An Integrated Online-Offline Hybrid Particle Swarm Optimization Framework for Medium Scale Expensive Problems*
Hanyu Hu, Jian Wang, Xiaodong Huang, Sergey Ablameyko
Abstract
Real-world optimization problems often involve computationally expensive evaluations, making efficient optimization crucial. To address medium-scale expensive optimization problems, this paper proposes and investigates an Integrated Online-Offline Hybrid Particle Swarm Optimization Framework (IOOPSOF). The framework integrates concepts from active learning and ensemble learning, iteratively querying the most uncertain and highest-precision solutions to achieve efficient utilization of evaluation resources.
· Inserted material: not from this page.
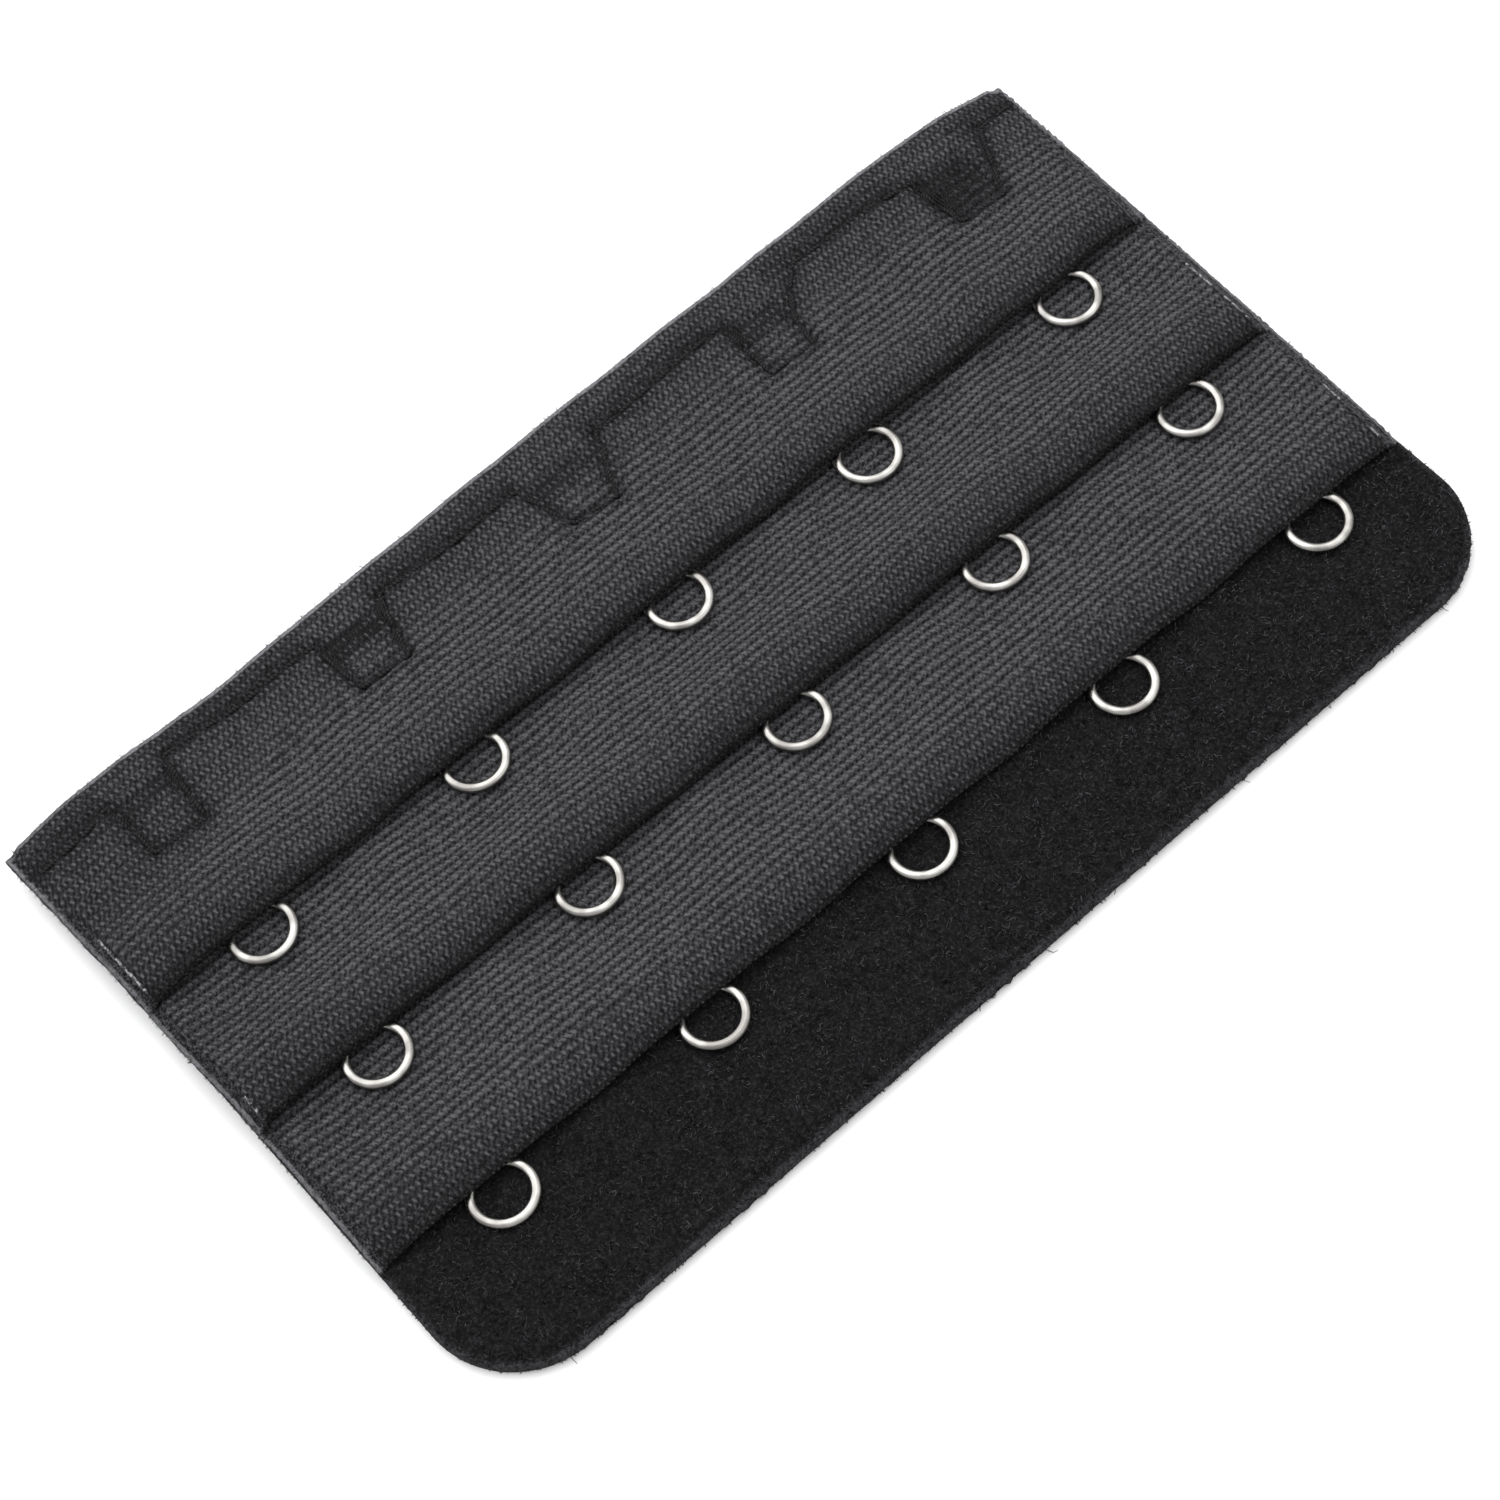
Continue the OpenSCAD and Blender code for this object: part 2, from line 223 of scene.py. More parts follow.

IOOPSOF employs two distinct sample selection criteria, with offline optimization for exploration and online optimization for exploitation. The effectiveness of the proposed method is validated through experiments on a series of low to medium-dimensional benchmark functions and the operational parameter optimization of Enhanced Geothermal Systems (EGS). Results demonstrate that IOOPSOF significantly outperforms existing methods, achieving global optimum (0) on most benchmark functions and showing superior performance over single surrogate-assisted evolutionary algorithms (SAEAs) on real-world problems, thereby showcasing its exceptional potential for solving expensive optimization problems.